In regards to our recently announced Apple agreements, we expect to record revenues resulting from the settlement of matters prior to the effective date of the agreement of $4.5 billion to $4.7 billion in our third fiscal quarter. This includes a cash payment from Apple and the release of related liabilities. The settlement amount will be excluded from our non-GAAP results. Our guidance for the third fiscal quarter, we estimate GAAP revenues to be in the range of $9.2 billion to $10.2 billion, and estimate GAAP EPS of $3.57 to $3.77, which includes the revenues related to the settlement with Apple and the contract manufacturers. We estimate fiscal third quarter non-GAAP revenues to be in the range of $4.7 billion to $5.5 billion and non-GAAP EPS to be approximately $0.70 to $0.80. For QTL, we expect revenues to be between $1.225 billion and $1.325 billion, including the addition of ongoing Apple royalties, offset by a relatively modest impact from previously discussed market weakness and impacts from OEM mix. This compares favorably to the second quarter of QTL revenues, which after adjusting for approximately $100 million of greater-than-expected catch-up revenues, was about $1.025 billion.
As a reminder, our third quarter guidance includes the last $150 million payment under the ending term agreement with Huawei. We expect QTL EBT margin to be 65% to 69%, up sequentially, reflecting the inclusion of Apple licensing revenues and modestly lower litigation expense. In QCT, we estimate 150 million to 170 million MSM shipments for the third quarter and EBT margins between 13% and 15%. QCT is also being negatively impacted by overall market weakness, unfavorable OEM mix shift, including share shift towards Huawei, and near-term impacts to adjacent businesses from economic weakness in China.
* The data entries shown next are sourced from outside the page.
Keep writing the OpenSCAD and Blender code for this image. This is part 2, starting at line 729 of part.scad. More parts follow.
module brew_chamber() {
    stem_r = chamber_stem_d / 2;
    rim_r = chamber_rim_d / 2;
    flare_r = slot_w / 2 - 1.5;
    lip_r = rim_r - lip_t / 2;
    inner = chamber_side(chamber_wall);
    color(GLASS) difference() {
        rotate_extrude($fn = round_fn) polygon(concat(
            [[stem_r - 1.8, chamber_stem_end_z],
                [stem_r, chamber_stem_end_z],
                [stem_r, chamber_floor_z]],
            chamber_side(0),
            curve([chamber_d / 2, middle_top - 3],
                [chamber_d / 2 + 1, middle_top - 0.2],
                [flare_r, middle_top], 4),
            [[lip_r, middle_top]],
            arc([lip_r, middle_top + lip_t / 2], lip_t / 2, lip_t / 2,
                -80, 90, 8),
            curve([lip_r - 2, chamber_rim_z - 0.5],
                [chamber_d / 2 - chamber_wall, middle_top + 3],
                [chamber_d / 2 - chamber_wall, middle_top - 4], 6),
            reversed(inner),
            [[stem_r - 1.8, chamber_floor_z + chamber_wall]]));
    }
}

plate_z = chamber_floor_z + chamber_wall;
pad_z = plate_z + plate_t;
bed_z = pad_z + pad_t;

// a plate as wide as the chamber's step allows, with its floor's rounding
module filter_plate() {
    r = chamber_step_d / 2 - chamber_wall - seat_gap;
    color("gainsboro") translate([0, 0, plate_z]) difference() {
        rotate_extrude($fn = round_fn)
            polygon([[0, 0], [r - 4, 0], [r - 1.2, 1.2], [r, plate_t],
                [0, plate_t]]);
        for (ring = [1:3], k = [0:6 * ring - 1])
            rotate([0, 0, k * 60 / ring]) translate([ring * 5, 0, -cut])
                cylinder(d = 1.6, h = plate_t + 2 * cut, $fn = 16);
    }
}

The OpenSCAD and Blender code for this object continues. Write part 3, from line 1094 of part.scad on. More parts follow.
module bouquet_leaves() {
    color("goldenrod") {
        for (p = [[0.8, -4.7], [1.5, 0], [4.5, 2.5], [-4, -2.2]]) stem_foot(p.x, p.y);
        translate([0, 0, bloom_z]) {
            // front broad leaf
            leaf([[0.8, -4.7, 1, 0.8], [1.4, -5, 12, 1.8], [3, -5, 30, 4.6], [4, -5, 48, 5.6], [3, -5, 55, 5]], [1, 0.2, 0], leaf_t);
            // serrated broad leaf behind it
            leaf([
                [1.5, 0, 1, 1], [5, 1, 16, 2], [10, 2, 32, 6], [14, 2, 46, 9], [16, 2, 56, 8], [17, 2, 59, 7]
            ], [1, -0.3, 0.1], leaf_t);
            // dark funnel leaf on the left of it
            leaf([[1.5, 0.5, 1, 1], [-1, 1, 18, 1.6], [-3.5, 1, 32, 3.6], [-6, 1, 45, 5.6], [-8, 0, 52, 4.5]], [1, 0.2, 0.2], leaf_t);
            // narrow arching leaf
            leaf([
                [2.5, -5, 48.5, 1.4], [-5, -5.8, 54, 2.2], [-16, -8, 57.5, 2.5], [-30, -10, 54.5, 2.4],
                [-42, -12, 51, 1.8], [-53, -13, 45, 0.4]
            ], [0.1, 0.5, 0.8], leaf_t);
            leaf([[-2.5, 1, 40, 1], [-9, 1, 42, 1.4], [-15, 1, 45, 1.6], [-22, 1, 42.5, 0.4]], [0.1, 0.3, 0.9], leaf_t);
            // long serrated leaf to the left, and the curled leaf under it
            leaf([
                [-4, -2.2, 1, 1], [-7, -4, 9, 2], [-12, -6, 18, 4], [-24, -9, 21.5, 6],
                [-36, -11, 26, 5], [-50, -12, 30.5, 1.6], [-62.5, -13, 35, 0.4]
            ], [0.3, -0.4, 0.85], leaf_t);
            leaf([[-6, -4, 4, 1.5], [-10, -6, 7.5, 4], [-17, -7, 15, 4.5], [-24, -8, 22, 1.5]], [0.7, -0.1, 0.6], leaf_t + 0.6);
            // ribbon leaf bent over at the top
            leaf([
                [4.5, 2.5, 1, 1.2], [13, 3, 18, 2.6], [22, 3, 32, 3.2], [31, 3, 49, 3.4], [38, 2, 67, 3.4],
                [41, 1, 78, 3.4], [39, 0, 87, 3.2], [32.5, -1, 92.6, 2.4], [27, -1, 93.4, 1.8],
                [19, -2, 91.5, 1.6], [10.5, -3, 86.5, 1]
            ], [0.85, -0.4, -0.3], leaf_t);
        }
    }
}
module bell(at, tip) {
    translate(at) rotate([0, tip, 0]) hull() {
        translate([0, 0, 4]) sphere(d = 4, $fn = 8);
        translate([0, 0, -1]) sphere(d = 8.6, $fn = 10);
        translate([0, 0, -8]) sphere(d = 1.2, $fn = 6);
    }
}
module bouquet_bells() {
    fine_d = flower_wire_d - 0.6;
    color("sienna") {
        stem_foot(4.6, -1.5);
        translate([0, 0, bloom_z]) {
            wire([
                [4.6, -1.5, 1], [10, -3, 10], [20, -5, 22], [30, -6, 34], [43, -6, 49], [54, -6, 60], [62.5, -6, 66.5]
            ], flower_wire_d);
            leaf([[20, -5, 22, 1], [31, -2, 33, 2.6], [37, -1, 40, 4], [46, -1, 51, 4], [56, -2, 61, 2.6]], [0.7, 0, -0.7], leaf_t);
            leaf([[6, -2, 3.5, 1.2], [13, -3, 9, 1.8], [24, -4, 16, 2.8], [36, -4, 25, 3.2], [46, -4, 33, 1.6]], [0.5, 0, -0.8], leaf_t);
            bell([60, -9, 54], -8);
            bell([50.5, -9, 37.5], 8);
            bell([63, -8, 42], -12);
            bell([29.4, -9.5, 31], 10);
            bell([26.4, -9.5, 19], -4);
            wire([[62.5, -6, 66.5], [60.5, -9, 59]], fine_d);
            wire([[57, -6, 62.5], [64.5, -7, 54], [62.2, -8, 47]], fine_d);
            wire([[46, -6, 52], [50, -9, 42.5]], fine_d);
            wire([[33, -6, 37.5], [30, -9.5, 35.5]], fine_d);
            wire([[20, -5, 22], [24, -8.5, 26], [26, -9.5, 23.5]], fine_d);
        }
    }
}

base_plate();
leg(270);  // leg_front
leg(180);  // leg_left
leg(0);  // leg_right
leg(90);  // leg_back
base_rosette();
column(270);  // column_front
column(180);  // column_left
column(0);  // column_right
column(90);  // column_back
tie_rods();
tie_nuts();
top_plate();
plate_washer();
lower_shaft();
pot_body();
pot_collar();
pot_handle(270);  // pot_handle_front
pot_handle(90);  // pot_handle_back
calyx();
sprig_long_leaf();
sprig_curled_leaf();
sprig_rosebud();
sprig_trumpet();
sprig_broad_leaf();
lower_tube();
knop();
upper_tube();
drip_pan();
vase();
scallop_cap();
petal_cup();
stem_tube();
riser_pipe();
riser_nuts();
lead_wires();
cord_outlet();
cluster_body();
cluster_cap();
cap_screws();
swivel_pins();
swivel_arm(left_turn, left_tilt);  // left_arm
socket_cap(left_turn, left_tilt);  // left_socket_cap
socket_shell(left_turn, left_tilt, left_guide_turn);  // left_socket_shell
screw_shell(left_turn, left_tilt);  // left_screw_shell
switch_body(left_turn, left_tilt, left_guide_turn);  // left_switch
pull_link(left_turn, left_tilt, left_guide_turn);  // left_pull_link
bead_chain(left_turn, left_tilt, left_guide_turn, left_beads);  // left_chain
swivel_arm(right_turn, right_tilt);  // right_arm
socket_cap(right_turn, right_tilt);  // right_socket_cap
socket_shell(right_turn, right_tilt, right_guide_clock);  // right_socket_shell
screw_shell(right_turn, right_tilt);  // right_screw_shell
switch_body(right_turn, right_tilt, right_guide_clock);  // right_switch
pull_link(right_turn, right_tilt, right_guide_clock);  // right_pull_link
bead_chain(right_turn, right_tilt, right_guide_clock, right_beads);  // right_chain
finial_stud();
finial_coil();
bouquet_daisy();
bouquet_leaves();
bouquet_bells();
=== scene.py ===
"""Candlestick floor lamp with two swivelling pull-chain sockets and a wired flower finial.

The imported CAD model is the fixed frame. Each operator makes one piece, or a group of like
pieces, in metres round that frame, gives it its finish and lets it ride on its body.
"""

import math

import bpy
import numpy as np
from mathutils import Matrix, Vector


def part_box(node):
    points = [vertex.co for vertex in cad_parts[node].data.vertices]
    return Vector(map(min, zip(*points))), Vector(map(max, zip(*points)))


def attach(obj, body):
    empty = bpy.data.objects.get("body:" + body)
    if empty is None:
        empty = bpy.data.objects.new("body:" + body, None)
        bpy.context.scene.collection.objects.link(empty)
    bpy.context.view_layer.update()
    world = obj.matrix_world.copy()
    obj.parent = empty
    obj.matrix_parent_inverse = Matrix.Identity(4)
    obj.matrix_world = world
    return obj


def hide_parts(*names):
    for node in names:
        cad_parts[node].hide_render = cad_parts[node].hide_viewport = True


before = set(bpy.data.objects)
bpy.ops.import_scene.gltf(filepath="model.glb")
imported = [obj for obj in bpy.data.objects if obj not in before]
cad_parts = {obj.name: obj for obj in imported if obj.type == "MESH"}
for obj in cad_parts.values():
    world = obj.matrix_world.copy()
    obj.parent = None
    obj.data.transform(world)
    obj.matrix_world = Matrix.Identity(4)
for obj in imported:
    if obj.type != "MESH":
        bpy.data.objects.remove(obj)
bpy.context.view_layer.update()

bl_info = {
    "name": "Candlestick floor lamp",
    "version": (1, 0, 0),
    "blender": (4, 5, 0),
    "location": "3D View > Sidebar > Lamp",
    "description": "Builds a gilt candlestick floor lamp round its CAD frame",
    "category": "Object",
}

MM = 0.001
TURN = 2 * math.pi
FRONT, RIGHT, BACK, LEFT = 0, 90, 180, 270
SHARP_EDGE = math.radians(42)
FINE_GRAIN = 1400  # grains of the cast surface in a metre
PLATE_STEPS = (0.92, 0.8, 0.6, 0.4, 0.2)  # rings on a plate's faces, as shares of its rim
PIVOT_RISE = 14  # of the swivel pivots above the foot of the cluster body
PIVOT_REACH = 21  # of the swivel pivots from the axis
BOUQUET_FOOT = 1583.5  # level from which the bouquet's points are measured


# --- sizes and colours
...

With respect to the cost plan, we have completed and achieved substantially all of the target $1 billion savings based on our second quarter run rate excluding excess litigation costs. For our third fiscal quarter, we expect non-GAAP combined R&D and SG&A expenses to increase 6% to 8%. About 6 points of the sequential increase reflects an increase in our employee bonus plan as a result of the impacts of our Apple settlements. Litigation expense savings are expected to be modest in the third quarter given expenses incurred in advance of the resolution with Apple and its contract manufacturers, as well as continuing costs related to the ongoing regulatory actions in the U.S., Korea and EU. In our fiscal fourth quarter, we expect further litigation cost savings, partially offset by investment in our employees. Longer term, we expect litigation cost savings to be somewhat offset by increased investment to support Apple product ramp.
Turning to our tax rate. We estimate our third quarter non-GAAP tax rate to be approximately 14% to 15%, and expect it to be a good proxy for the remainder of the fiscal year. As an update on our share repurchase activity, as of May 1, we have completed approximately 65% of the ASRs at an average price of approximately $61 per share. As a reminder, we expect to complete the ASRs in early September. We are estimating 1.23 billion weighted average shares outstanding for the third fiscal quarter and approximately 1.2 billion weighted average shares outstanding for the full year fiscal 2019. Looking longer term, when we announced our settlement with Apple, we indicated the deal would add an incremental $2 of EPS from the combination of ongoing Apple licensing revenues and product shipments as we fully ramp. The $2 EPS estimate excludes any impacts from the $4.5 billion to $4.7 billion of revenues resulting from the settlement, and it does not incorporate any impacts from the reduction of FX litigation expense. The $2 estimate also does not reflect any contributions from potential resolution with Huawei. Before I finish my prepared remarks, let me summarize the key drivers of our long-term earnings growth opportunities. First, with the global launch of 5G starting in the second half of calendar 2019, we expect to see an increase in both device and chipset selling prices and are well-positioned given the strength of our 5G chipset road map. Second, with the multiyear agreement with Apple, we expect to see significant revenue and margin expansion for both our licensing and chipset businesses, with further additional opportunities to capture broader product content over time. Third, we are seeing increased design win traction for our RF front end products across all OEMs, driven by the upcoming launches of sub-6 and millimeter wave 5G devices. Fourth, while some of our adjacent opportunities have seen short-term impacts from economic weakness, we remain confident in our ability to scale these opportunities over the next few years. And lastly, we will continue to focus on increasing gross margins and driving operating expense efficiencies as we realize our growth opportunities outlined above. Thank you. I will now turn the call back over to Mauricio.